Recorded data:
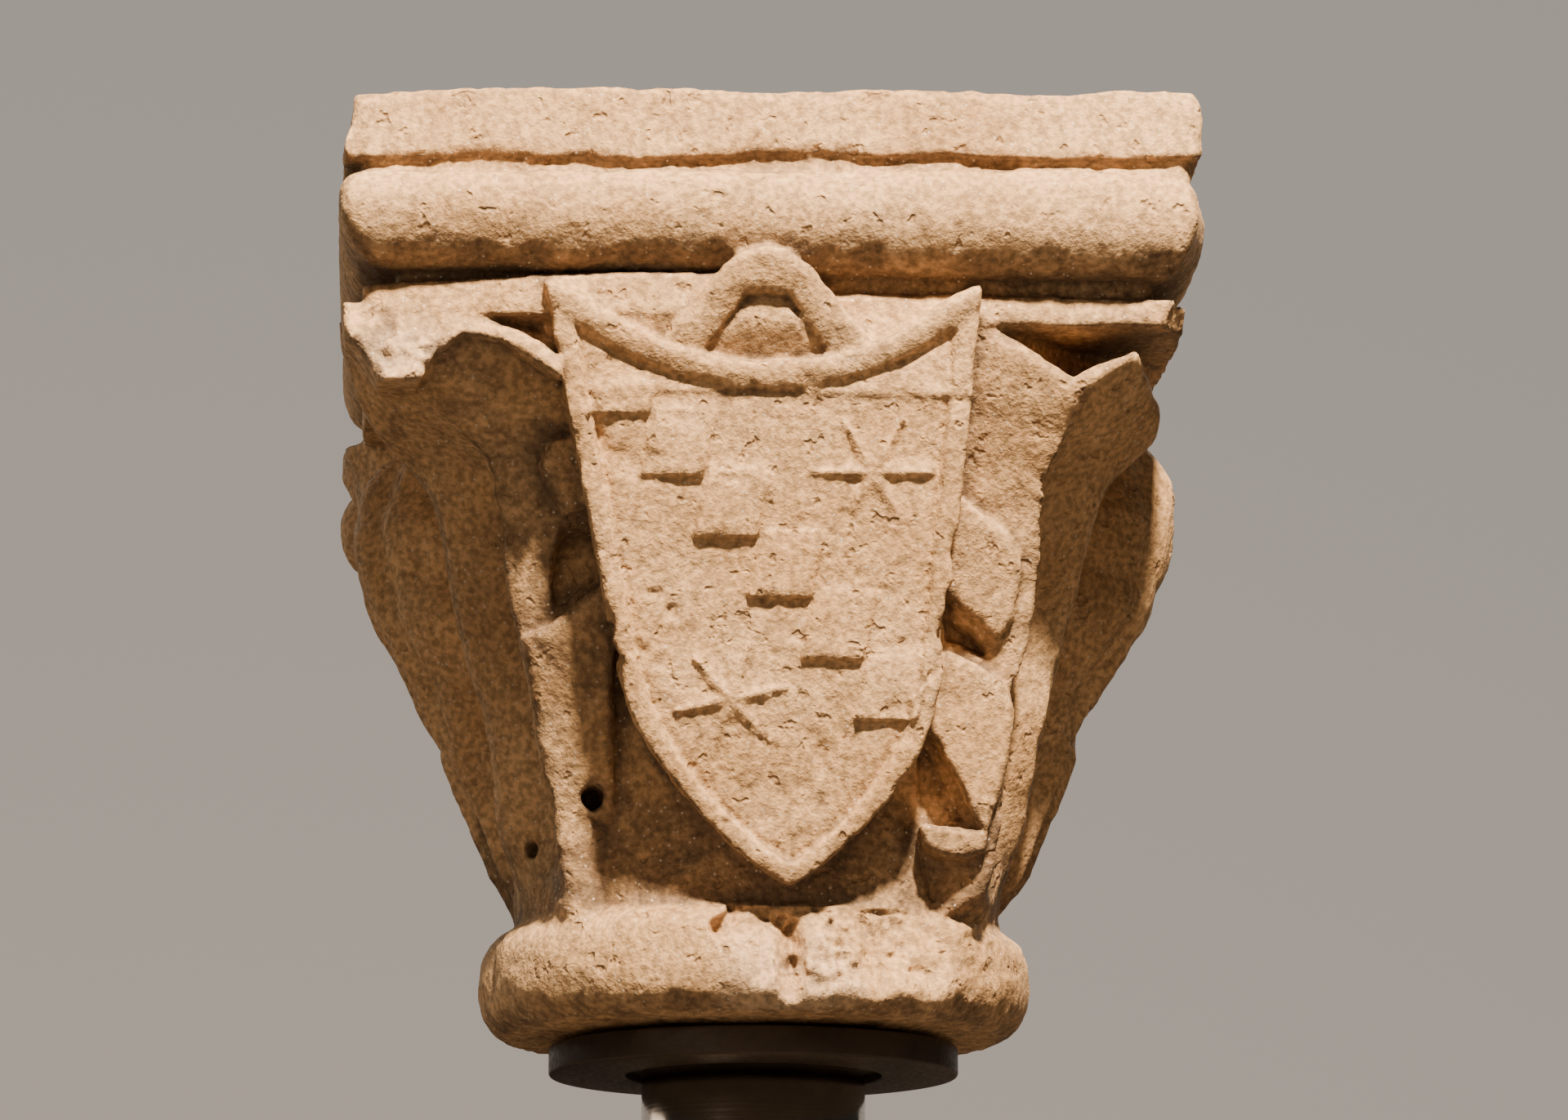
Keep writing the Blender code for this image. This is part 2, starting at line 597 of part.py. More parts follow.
def make_capital(material):
    """Unite all that is carved from the block and knock off what is broken."""
    ring = make_neck_ring()
    combine(ring, "broken off the ring", [make_ring_break()], "DIFFERENCE")
    capital = add_object("marble_capital", loft([bell_ring(share) for share in (0.1, 0.9)]), material)
    carved = [make_bell(), ring, make_abacus()]
    carved.append(make_corner_leaf("leaf_front_left", -1, -1, LEAF_CURL_REACH))
    carved.append(make_corner_leaf("leaf_front_right", 1, -1, LEAF_NOTCHED_REACH))
    carved.append(make_corner_leaf("leaf_back_left", -1, 1, LEAF_CURL_REACH))
    carved.append(make_corner_leaf("leaf_back_right", 1, 1, LEAF_CURL_REACH))
    carved.append(make_side_leaf("side_leaf_left", -1, SIDE_LEAF_LEFT_REACH))
    carved.append(make_side_leaf("side_leaf_right", 1, SIDE_LEAF_RIGHT_REACH))
    combine(capital, "bell, mouldings and leaves", carved, "UNION")
    beside = 0.93 * SHIELD_HALF_WIDTH
    pockets = [
        make_notch(1, -1),
        make_pocket("pocket_left_upper", -beside, 0.0190, 0.500, 0.155, 0.012),
        make_pocket("pocket_right_upper", beside, 0.0190, 0.402, 0.170, 0.012),
        make_pocket("pocket_right_lower", beside - 0.0030, 0.0160, 0.129, 0.124, 0.010),
    ]
    combine(capital, "pockets between the lobes", pockets, "DIFFERENCE")
    raised = [make_shield("shield_front", -1), make_shield("shield_back", 1), make_strap()]
    combine(capital, "shields and strap", raised, "UNION")
    charges = [make_block(index) for index in range(BLOCK_COUNT)]
    charges.append(make_star("upper_star", UPPER_STAR, 0.5))
    charges.append(make_star("lower_star", LOWER_STAR, 0.35))
    combine(capital, "blocks and stars", charges, "UNION")
    left, right = -SLAB_HALF_WIDTH - 0.006, SLAB_HALF_WIDTH + 0.004
    front = -SLAB_HALF_WIDTH - 0.004
    top, roll = ABACUS_TOP + 0.004, 0.5 * (HOLLOW_TOP + ROLL_TOP)
    leaf_tip = (-LEAF_CURL_REACH - 0.004, -LEAF_CURL_REACH - 0.004, BELL_TOP - 0.010)
    fillet_end = (FILLET_HALF_WIDTH + 0.003, -FILLET_HALF_DEPTH, 0.5 * (BELL_TOP + FILLET_TOP))
    roll_left = (-ROLL_HALF_WIDTH, -ROLL_HALF_WIDTH, roll)
    roll_right = (ROLL_HALF_WIDTH, -ROLL_HALF_WIDTH, roll)
    top_left, top_right = (left, front, top), (right, front, top)
    chips = [
        make_rough_block("chip_top_left", (0.022, 0.022, 0.022), top_left, (0.6, 0.6, 0.8), 0.003, 1.0),
        make_rough_block("chip_top_right", (0.030, 0.030, 0.026), top_right, (0.6, 0.5, 0.8), 0.003, 4.0),
        make_rough_block("chip_roll_left", (0.012, 0.030, 0.024), roll_left, (0.2, 0.1, 0.8), 0.003, 6.0),
        make_rough_block("chip_roll_right", (0.016, 0.034, 0.030), roll_right, (0.1, 0.2, -0.8), 0.003, 9.0),
        make_rough_block("chip_leaf_tip", (0.018, 0.040, 0.024), leaf_tip, (0.0, 0.5, 0.8), 0.004, 12.0),
        make_rough_block("chip_fillet_end", (0.018, 0.024, 0.030), fillet_end, (0.2, 0.1, 0.5), 0.003, 15.0),
    ]
    combine(capital, "knocked off the corners", chips, "DIFFERENCE")
    return capital


def make_disc(material):
    """Turn the plate under the capital, with a shallow socket for the tube."""
    top = BED_HEIGHT - CONTACT_GAP
    low = DISC_BASE
    socket_radius = TUBE_RADIUS + DISC_SOCKET_MARGIN
    profile = [
        (0.0, low + DISC_SOCKET_DEPTH),
        (socket_radius, low + DISC_SOCKET_DEPTH),
        (socket_radius, low),
        (DISC_RADIUS - DISC_EDGE_BEVEL, low),
        (DISC_RADIUS, low + DISC_EDGE_BEVEL),
        (DISC_RADIUS, top - DISC_EDGE_BEVEL),
        (DISC_RADIUS - DISC_EDGE_BEVEL, top),
        (0.0, top),
    ]
    piece = add_object("support_disc", turned(profile), material)
    smooth(piece)
    return piece


def make_tube(material):
    """Turn the tube that stands on the foot and ends in the plate's socket."""
    low = TUBE_BASE + CONTACT_GAP
    high = DISC_BASE + DISC_SOCKET_DEPTH - CONTACT_GAP
    profile = [(0.0, low), (TUBE_RADIUS, low), (TUBE_RADIUS, high), (0.0, high)]
    piece = add_object("post_tube", turned(profile), material)
    smooth(piece)
    return piece


def make_foot(material):
    """Turn the round foot."""
    profile = [
        (0.0, 0.0),
        (FOOT_RADIUS, 0.0),
        (FOOT_RADIUS, FOOT_HEIGHT - FOOT_EDGE_BEVEL),
        (FOOT_RADIUS - FOOT_EDGE_BEVEL, FOOT_HEIGHT),
        (0.0, FOOT_HEIGHT),
    ]
    piece = add_object("foot_plate", turned(profile), material)
    smooth(piece)
    return piece


def main():
    """Build every piece in the scene."""
    for item in list(bpy.data.objects):
        bpy.data.objects.remove(item, do_unlink=True)
    make_capital(make_material("warm cream marble", (0.62, 0.48, 0.33), 0.55, 0.0))
    make_disc(make_material("worn dark brown paint", (0.035, 0.026, 0.020), 0.45, 0.0))
    make_tube(make_material("polished steel", (0.62, 0.60, 0.57), 0.18, 1.0))
    make_foot(make_material("dark brown paint", (0.040, 0.030, 0.024), 0.50, 0.0))


main()
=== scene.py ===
"""A worn marble capital with a carved shield, on a plate, a tube and a round foot.

The carving is worked out in millimetres: x runs to the right of the shield's face, y runs away from the
viewer, and h is the height above the capital's bed. Every carved form is a class that can say how far any
point lies from its surface, and the stone is made by following the surface where that distance is zero.
"""

from __future__ import annotations

import logging
from dataclasses import dataclass, field
from enum import Enum
from math import cos, hypot, pi, radians, sin, tau

import bmesh
import bpy
import numpy as np
from mathutils import Matrix, Vector


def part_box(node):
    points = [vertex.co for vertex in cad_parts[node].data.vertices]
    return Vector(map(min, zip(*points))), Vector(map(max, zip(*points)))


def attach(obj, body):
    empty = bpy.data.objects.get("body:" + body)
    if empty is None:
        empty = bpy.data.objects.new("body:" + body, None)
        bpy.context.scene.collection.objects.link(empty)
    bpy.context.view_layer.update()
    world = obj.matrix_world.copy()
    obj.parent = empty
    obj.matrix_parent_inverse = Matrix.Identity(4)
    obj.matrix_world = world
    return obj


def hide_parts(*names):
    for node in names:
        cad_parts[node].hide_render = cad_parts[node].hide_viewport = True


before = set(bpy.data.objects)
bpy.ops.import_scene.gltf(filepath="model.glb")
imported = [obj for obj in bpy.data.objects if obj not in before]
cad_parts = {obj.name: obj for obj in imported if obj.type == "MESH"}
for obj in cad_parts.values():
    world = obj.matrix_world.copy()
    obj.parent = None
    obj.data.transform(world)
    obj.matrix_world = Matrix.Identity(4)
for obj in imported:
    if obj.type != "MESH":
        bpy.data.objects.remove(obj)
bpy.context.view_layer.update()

LOG = logging.getLogger("capital")
MILLIMETRE = 0.001
NUMBER_SOCKET = "NodeSocketFloat"
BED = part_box("marble_capital")[0].z
Array = np.ndarray
Material, NodeTree = bpy.types.Material, bpy.types.NodeTree
Piece, Socket = bpy.types.Object, bpy.types.NodeSocket


# Small helpers of the distance fields


def ease(low: float, high: float, value: Array) -> Array:
    """Rise smoothly from 0 to 1 while the value goes from low to high.

    Args:
        low: value at which the rise starts.
        high: value at which the rise ends.
        value: what is measured.

    Returns:
        The share of the rise, from 0 to 1.
    """
    share = np.clip((value - low) / (high - low), 0.0, 1.0)
    return share * share * (3.0 - 2.0 * share)


def soft_min(first: Array, second: Array, blend: float) -> Array:
    """Unite two forms with a small hollow where they meet.

    Args:
        first: distance to the first form.
        second: distance to the second form.
        blend: how far the hollow reaches, in millimetres.

    Returns:
        The distance to both.
    """
    share = np.clip(0.5 + 0.5 * (second - first) / blend, 0.0, 1.0)
    return second + (first - second) * share - blend * share * (1.0 - share)


def soft_max(first: Array, second: Array, blend: float) -> Array:
    """Keep what two forms share, with a worn edge between them.

    Args:
        first: distance to the first form.
        second: distance to the second form.
        blend: how far the wear reaches, in millimetres.

    Returns:
        The distance to what is shared.
    """
    return -soft_min(-first, -second, blend)


def stations(value: Array, *pairs: tuple[float, float]) -> Array:
    """Read a size that changes from place to place.

    Args:
        value: the places to read at.
        pairs: (place, size) in rising order of place.

    Returns:
        The size at each place.
    """
    places, sizes = zip(*pairs)
    return np.interp(value, places, sizes).astype(np.float32)


class Roughness:
    """Seeded lattice noise for worn and broken stone."""

    def __init__(self, seed: int) -> None:
        """Fill the lattice.

        Args:
            seed: the lattice's seed.
        """
        self.size = 32
        rng = np.random.default_rng(seed)
        self.table = rng.uniform(-1.0, 1.0, (self.size,) * 3).astype(np.float32).ravel()

    def at(self, cloud: Cloud, wavelength: float, shift: float = 0.0) -> Array:
        """Read smooth noise between -1 and 1.

        Args:
            cloud: the points to read at.
            wavelength: size of the unevenness, in millimetres.
            shift: moves the noise, so that two reads differ.

        Returns:
            One value for each point.
        """
        whole, parts = [], []
        for axis, values in enumerate((cloud.x, cloud.y, cloud.h)):
            scaled = values / wavelength + shift + 7.3 * axis
            floor = np.floor(scaled)
            part = scaled - floor
            whole.append(floor.astype(np.int32))
            parts.append((part * part * (3.0 - 2.0 * part)).astype(np.float32))
        mask, size = self.size - 1, self.size
        near = [index & mask for index in whole]
        far = [(index + 1) & mask for index in whole]
        rows = [near[0] * size * size, far[0] * size * size]
        lines = [near[1] * size, far[1] * size]
        layers = []
        for layer in (near[2], far[2]):
            sides = []
            for line in lines:
                base = line + layer
                start, end = self.table[rows[0] + base], self.table[rows[1] + base]
                sides.append(start + (end - start) * parts[0])
            layers.append(sides[0] + (sides[1] - sides[0]) * parts[1])
        return layers[0] + (layers[1] - layers[0]) * parts[2]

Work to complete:
Copy each line from the data above that includes "names".

Exercise solution:
def hide_parts(*names):
    for node in names:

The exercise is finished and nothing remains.